◆ YOUR INSTRUCTIONS
Copy exactly the block of lines between the one containing "Keep writing the" and the one containing "return lambda x, y: np.abs(np.hypot(x, y)", inclusive.

════════════════════

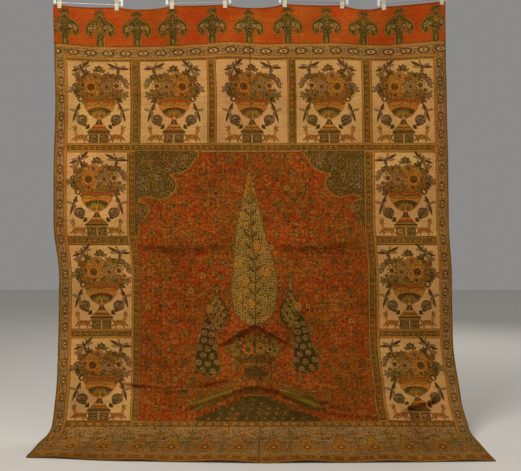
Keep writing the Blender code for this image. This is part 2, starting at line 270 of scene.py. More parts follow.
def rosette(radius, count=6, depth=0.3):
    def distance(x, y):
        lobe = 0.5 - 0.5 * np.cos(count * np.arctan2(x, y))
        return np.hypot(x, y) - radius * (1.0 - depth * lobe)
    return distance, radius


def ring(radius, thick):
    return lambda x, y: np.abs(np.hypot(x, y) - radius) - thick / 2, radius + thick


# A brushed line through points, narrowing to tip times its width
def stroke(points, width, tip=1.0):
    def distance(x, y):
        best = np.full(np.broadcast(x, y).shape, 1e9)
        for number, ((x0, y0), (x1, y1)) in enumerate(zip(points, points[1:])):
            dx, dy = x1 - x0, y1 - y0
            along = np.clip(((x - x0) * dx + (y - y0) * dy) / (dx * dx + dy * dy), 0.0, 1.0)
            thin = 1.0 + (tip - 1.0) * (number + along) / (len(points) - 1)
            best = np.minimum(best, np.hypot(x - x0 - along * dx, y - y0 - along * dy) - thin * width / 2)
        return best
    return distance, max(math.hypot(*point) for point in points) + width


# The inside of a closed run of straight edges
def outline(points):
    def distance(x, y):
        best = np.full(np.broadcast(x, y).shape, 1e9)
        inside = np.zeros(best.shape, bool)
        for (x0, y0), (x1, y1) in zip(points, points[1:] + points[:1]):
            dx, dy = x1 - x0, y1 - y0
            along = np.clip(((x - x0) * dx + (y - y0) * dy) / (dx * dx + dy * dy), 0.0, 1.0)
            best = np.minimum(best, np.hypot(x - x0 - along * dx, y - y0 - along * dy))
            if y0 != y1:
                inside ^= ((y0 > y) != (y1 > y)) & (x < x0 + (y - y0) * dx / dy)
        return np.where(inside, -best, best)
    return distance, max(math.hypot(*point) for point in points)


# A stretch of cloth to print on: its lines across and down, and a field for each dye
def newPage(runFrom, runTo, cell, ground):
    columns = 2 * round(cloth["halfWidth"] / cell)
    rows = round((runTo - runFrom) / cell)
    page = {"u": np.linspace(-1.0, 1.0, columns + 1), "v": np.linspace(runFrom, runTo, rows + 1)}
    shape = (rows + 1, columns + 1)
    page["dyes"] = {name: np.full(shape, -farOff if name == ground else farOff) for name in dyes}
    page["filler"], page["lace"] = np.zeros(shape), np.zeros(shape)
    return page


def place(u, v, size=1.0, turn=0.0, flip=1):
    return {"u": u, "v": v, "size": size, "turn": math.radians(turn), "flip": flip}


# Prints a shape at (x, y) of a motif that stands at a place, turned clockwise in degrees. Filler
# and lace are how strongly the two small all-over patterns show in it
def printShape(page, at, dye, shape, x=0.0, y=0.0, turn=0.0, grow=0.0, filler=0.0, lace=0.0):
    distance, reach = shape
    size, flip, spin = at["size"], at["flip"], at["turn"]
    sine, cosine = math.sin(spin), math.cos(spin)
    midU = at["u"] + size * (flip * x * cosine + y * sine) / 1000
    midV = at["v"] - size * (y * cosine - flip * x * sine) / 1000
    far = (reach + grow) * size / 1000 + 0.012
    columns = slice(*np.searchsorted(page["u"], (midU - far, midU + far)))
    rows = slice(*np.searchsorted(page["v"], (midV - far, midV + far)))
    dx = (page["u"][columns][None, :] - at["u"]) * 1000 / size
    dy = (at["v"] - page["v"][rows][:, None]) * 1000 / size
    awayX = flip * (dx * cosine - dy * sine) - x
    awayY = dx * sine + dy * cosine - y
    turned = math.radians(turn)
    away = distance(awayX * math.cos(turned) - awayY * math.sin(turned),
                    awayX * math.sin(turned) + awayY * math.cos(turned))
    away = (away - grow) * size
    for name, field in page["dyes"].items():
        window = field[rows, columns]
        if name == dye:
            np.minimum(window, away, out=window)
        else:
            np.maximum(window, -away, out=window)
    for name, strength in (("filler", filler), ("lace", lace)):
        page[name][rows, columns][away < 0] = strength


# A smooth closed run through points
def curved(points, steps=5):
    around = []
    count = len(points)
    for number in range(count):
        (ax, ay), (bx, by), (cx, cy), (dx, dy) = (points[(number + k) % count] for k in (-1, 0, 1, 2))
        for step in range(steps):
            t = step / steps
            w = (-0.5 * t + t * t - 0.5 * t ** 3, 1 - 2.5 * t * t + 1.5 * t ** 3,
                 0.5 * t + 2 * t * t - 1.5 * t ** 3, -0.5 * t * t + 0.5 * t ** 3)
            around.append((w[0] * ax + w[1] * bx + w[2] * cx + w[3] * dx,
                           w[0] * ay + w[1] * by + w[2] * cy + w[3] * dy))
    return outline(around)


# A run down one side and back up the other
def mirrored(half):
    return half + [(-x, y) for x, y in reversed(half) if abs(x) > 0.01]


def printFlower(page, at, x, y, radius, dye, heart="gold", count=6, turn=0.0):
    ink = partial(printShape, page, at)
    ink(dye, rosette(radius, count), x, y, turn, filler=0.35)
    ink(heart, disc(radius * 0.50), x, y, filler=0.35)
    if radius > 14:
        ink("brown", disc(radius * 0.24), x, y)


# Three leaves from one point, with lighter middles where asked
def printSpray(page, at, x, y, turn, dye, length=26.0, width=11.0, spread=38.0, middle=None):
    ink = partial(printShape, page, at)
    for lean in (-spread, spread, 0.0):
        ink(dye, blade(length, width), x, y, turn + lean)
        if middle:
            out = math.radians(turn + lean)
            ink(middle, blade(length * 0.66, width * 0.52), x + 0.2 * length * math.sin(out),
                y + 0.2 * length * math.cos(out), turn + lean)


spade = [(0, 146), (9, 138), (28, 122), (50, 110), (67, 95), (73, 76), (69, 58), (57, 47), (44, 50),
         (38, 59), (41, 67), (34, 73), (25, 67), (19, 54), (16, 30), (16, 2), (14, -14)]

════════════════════

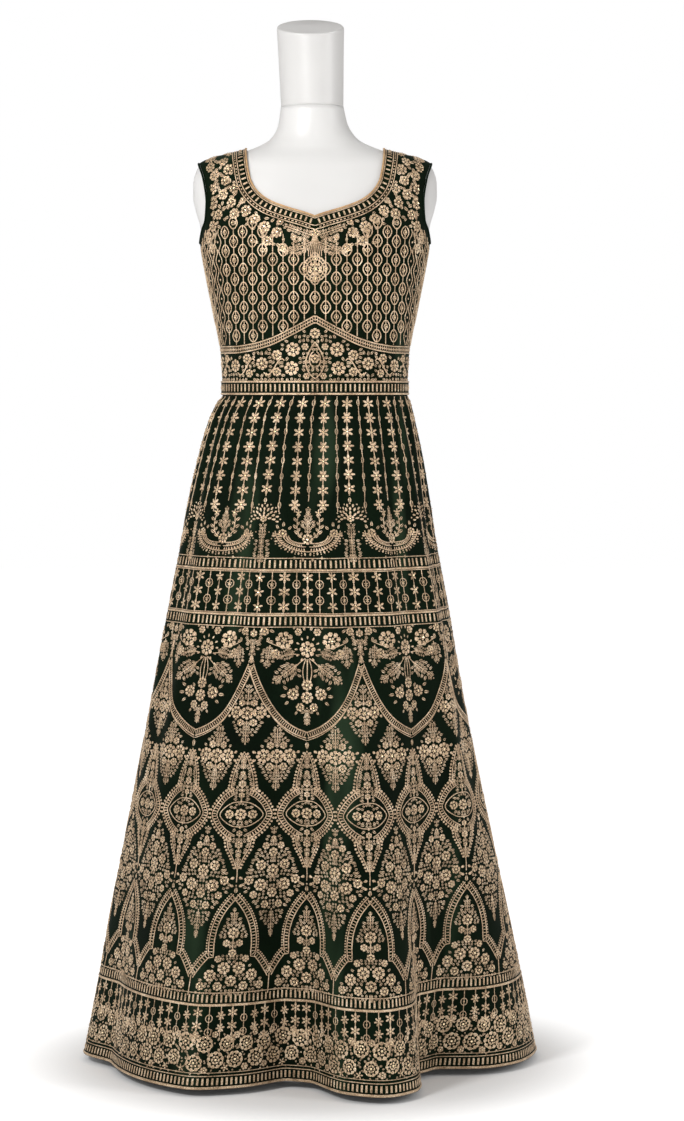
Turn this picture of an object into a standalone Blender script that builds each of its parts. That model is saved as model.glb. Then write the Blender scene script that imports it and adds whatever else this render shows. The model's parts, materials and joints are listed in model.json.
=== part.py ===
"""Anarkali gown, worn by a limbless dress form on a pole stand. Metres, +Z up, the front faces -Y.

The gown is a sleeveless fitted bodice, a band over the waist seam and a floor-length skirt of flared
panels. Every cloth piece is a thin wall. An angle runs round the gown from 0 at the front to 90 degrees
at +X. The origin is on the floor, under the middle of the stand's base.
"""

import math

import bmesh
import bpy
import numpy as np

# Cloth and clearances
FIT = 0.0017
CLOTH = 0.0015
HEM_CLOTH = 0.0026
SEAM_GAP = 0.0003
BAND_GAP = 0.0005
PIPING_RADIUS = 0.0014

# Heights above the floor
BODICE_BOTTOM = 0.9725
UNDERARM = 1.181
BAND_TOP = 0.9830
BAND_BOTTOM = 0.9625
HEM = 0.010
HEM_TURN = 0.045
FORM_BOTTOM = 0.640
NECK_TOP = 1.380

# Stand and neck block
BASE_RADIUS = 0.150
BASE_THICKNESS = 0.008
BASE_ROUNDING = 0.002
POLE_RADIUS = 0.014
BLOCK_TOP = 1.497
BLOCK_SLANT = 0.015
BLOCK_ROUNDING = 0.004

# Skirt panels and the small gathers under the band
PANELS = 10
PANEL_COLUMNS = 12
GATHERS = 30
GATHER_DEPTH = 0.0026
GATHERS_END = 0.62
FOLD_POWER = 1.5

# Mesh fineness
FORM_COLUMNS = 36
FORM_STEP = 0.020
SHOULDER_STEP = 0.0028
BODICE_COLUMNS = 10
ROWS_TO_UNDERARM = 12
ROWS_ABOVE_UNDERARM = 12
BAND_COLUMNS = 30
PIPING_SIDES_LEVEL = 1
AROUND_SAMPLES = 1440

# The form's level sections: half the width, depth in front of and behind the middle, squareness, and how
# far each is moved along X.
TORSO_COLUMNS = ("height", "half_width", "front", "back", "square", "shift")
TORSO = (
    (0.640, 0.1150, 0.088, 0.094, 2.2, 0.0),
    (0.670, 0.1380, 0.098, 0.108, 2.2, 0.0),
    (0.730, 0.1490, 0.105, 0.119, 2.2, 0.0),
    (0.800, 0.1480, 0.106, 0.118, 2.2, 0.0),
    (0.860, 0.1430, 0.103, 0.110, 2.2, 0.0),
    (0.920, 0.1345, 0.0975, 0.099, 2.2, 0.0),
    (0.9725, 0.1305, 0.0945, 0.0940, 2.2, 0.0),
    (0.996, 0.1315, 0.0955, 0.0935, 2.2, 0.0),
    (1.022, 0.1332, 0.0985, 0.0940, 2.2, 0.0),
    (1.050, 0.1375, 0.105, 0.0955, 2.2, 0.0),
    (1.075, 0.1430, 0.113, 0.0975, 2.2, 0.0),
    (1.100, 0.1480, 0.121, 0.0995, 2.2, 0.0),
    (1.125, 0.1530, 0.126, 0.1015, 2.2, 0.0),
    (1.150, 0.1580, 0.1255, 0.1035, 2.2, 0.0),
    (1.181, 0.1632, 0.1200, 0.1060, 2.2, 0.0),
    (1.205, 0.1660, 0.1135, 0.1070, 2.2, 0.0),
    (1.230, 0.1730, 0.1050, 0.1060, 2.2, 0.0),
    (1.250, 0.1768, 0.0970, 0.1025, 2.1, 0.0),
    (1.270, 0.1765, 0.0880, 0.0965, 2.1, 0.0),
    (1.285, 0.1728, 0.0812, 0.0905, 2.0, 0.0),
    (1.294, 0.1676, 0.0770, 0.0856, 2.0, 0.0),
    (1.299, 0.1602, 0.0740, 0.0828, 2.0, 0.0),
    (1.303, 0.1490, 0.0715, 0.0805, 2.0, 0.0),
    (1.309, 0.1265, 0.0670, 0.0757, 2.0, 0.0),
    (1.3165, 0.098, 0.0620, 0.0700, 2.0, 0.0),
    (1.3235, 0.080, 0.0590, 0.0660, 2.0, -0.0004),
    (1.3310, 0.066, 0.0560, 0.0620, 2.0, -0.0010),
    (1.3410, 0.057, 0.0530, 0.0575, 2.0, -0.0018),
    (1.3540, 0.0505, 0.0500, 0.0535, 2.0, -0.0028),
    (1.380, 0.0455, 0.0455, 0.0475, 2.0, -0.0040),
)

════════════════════

◆ SOLUTION TO THIS PROBLEM
Keep writing the Blender code for this image. This is part 2, starting at line 270 of scene.py. More parts follow.
def rosette(radius, count=6, depth=0.3):
    def distance(x, y):
        lobe = 0.5 - 0.5 * np.cos(count * np.arctan2(x, y))
        return np.hypot(x, y) - radius * (1.0 - depth * lobe)
    return distance, radius


def ring(radius, thick):
    return lambda x, y: np.abs(np.hypot(x, y) - radius) - thick / 2, radius + thick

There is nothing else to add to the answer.